Mais "grande illusion" surtout, et au delà de Chirac, face au "politiquement correct" français, cette gangue intellectuelle qui anesthésie toute réflexion et dont je désespère de la moindre évolution (malgré l'élection de Nicolas Sarkozy), tant elle est partagée à la fois par la Droite et par la Gauche. En gros, je pensais (cf. la photo du haut) que, en présentant des photos comme celle devant laquelle je posais, le public aurait la maturité de traduire le fameux "plus jamais cela" en : "faisons tout pour éviter de donner du pouvoir à d'autres nazis". Pas seulement en refusant ses suffrages au Front National, par exemple, mais aussi en refusant de céder à d'autres menaces, sous d'autres couleurs ... par exemple, le "nazislamisme", négationniste et peut-être demain nucléaire de l'Iran. J'en doute beaucoup aujourd'hui, tant il parait difficile de faire reconnaitre en France des ennemis autres que l'Amérique, tellement haïe.
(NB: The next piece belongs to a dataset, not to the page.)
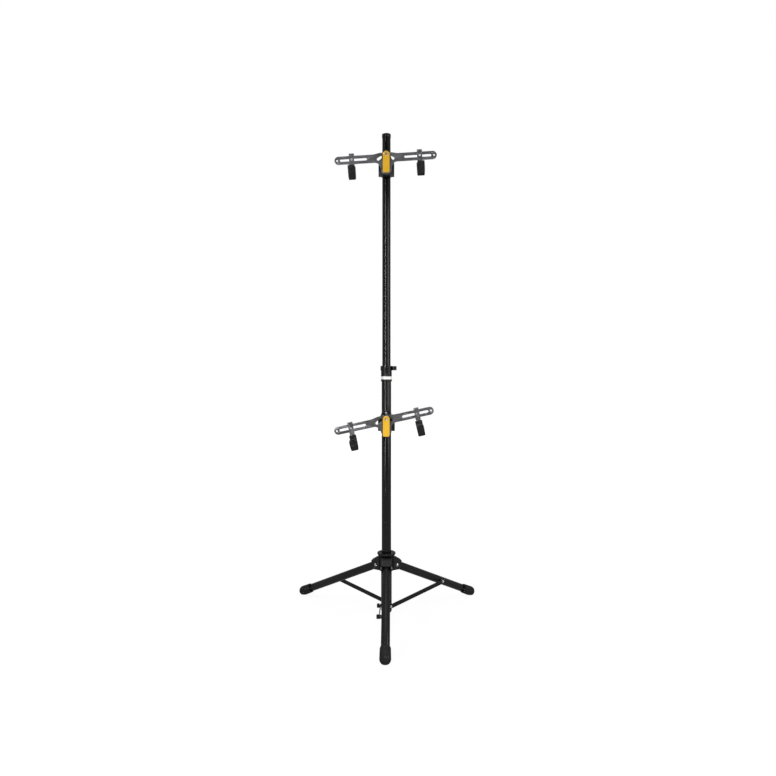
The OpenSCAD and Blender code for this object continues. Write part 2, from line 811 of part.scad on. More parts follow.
module hook_bolt() {
    seat = plate_front + face_gap + strap_t;
    washer = plate_back - face_gap;
    color(silver) {
        bar_y(hook_bolt_r, -seat - over, -washer + 9);
        bar_y(hook_bolt_r + 0.9, -seat - 2.8, -seat);
        bar_y(hook_bolt_r + 4, -washer, -washer + 1.6);
        translate([0, -washer + 1.6, 0]) rotate([-90, 0, 0]) cylinder(r = 7, h = 5, $fn = 6);
    }
}

// Places of the two arms

module arm(z) at_mast(z) children();

module tilted(z, tilt) at_mast(z - tilt_r) rotate([0, -tilt, 0]) children();

module hooked(z, tilt, side) tilted(z, tilt) translate([side * hook_x, 0, arm_line]) children();

lower_tube();
base_plug();
base_collar();
collar_pins();
clamp_sleeve();
clamp_hardware();
clamp_label_band();
clamp_lever();
upper_tube();
tube_bush();
top_cap();
hub();
hub_bush();
hub_grip();
hub_pins();
leg(front);  // leg_front
leg(right);  // leg_right
leg(left);  // leg_left
foot(front);  // foot_front
foot(right);  // foot_right
foot(left);  // foot_left
brace(front);  // brace_front
brace(right);  // brace_right
brace(left);  // brace_left
rivet(front, head_t = 0);  // rivet_front
rivet(right);  // rivet_right
rivet(left);  // rivet_left
pivot_knob();
lock_pin();
arm(upper_arm_z) bracket(upper_r);  // upper_bracket
arm(upper_arm_z) bracket_cap(upper_r);  // upper_bracket_cap
arm(upper_arm_z) liner(upper_r);  // upper_liner
arm(upper_arm_z) bracket_bolts(upper_r);  // upper_bracket_bolts
arm(upper_arm_z) tilt_pivot(upper_r);  // upper_tilt_pivot
arm(upper_arm_z) lever_stud(upper_r);  // upper_lever_stud
arm(upper_arm_z) pressure_collar();  // upper_pressure_collar
arm(upper_arm_z) lever();  // upper_lever
tilted(upper_arm_z, upper_tilt) plate();  // upper_plate
hooked(upper_arm_z, upper_tilt, -1) strap();  // upper_left_strap
hooked(upper_arm_z, upper_tilt, -1) pad();  // upper_left_pad
hooked(upper_arm_z, upper_tilt, -1) hook_bolt();  // upper_left_bolt
hooked(upper_arm_z, upper_tilt, 1) strap();  // upper_right_strap
hooked(upper_arm_z, upper_tilt, 1) pad();  // upper_right_pad
hooked(upper_arm_z, upper_tilt, 1) hook_bolt();  // upper_right_bolt
arm(lower_arm_z) bracket(lower_r);  // lower_bracket
arm(lower_arm_z) bracket_cap(lower_r);  // lower_bracket_cap
arm(lower_arm_z) liner(lower_r);  // lower_liner
arm(lower_arm_z) bracket_bolts(lower_r);  // lower_bracket_bolts
arm(lower_arm_z) tilt_pivot(lower_r);  // lower_tilt_pivot
arm(lower_arm_z) lever_stud(lower_r);  // lower_lever_stud
arm(lower_arm_z) pressure_collar();  // lower_pressure_collar
arm(lower_arm_z) lever();  // lower_lever
tilted(lower_arm_z, lower_tilt) plate();  // lower_plate
hooked(lower_arm_z, lower_tilt, -1) strap();  // lower_left_strap
hooked(lower_arm_z, lower_tilt, -1) pad();  // lower_left_pad
hooked(lower_arm_z, lower_tilt, -1) hook_bolt();  // lower_left_bolt
hooked(lower_arm_z, lower_tilt, 1) strap();  // lower_right_strap
hooked(lower_arm_z, lower_tilt, 1) pad();  // lower_right_pad
hooked(lower_arm_z, lower_tilt, 1) hook_bolt();  // lower_right_bolt
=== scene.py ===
# %% [markdown]
# # A bicycle storage tower, dressed in Blender
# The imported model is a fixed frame: every rigid solid already stands in its place and rides on
# its body. This lesson dresses that frame. Each step says what a piece or a finish is on the
# real tower, how it could be made, and why one way was chosen. The frame is loaded first.

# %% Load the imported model
import json
import math
import bmesh
import bpy
from mathutils import Matrix, Vector

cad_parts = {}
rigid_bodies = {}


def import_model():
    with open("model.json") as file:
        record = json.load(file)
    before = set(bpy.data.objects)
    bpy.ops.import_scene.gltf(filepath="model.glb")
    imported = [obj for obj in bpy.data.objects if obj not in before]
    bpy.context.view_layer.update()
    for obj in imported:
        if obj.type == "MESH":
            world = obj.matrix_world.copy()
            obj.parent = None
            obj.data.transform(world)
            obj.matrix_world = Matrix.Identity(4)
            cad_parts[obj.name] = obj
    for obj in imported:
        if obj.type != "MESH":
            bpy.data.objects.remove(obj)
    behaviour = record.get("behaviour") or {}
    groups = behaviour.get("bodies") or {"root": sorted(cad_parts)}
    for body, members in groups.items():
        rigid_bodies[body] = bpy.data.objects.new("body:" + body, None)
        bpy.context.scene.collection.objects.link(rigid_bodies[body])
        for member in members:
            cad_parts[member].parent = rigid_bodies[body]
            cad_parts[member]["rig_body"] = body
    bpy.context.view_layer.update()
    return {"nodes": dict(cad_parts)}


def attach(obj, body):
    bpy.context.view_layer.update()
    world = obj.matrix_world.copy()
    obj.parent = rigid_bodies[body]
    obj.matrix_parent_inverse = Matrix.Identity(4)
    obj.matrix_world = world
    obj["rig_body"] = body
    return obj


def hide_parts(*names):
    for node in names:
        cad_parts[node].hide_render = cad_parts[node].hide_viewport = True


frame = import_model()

MM = 0.001
WELD = 2e-6

# %% [markdown]
# ## Sizes that the pieces share
# The solids were drawn from named sizes, and the visible pieces repeat them in millimetres.
# The mast axis stands behind the middle of the footprint, and the three legs are a third of a
# turn apart, so one small function gives the matrix that lays a piece along any leg or brace.
# A gap of SNUG parts round pieces that stay put, SLIDE those that slide, and FACE_GAP flat ones.

# %% Sizes and places
MAST_Y = 110.75
LOWER_R, UPPER_R, LEG_R = 20.0, 17.5, 16.5
LOWER_BORE, LOWER_FOOT, LOWER_TOP = 18.5, 12.0, 1034.0
UPPER_BORE, UPPER_FOOT, UPPER_TOP = 15.75, 640.0, 2008.0
HUB_PIN_R, HUB_PIN_Z = 41.0, 204.5
HUB_Z, HUB_TOP = 184.0, 243.0
FOOT_REACH, FOOT_Z, FOOT_R, FOOT_LEN = 443.0, 15.0, 21.0, 68.0
COLLAR_PIN_R, COLLAR_PIN_Z, BRACE_PIN_S = 8.0, 34.0, 257.0
BRACE_IN, BRACE_OUT = 23.7, 26.2
COLLAR_R, COLLAR_TOP = 22.6, 52.0
LEG_ANGLES = {"front": -90.0, "right": 30.0, "left": 150.0}
ARMS = {"upper": (1897.5, 3.4, UPPER_R), "lower": (831.0, 12.4, LOWER_R)}
STAND_OFF, PLATE_T, FACE_GAP = 80.0, 4.0, 0.2
TILT_R, BOLT_RISE, HOOK_X, STRAP_T = 50.0, 6.6, 138.0, 4.0
CRADLE_R, SLEEVE_T, SLEEVE_W, CRADLE_DROP = 23.0, 11.0, 28.5, 56.0
SLEEVE_START, LIP_DROP = 29.0, 43.0
LEVER_FRONT = 92.2 + 12.6
CLAMP_Z, CLAMP_R, HUB_BORE = 984.0, 22.75, 21.5
SNUG, SLIDE = 0.05, 0.07
PLATE_FRONT = STAND_OFF + PLATE_T / 2 + FACE_GAP
PLATE_BACK = STAND_OFF - PLATE_T / 2 - FACE_GAP
BRACE_FACE = BRACE_OUT + FACE_GAP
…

Et puis, de façon plus directe, il y a eu une telle indifférence du public après les agressions physiques et morales dont ont a été abreuvée la minorité juive vivant ici, que je ne suis plus certain des vertus pédagogiques des expositions, livres et films innombrables produits sur la Shoah : verser quelques larmes en souvenir d'autres Juifs, ceux-là tués il y longtemps, ne coûte pas trop cher ; et dispense d'une vraie solidarité envers les Juifs menacés d'aujourd'hui.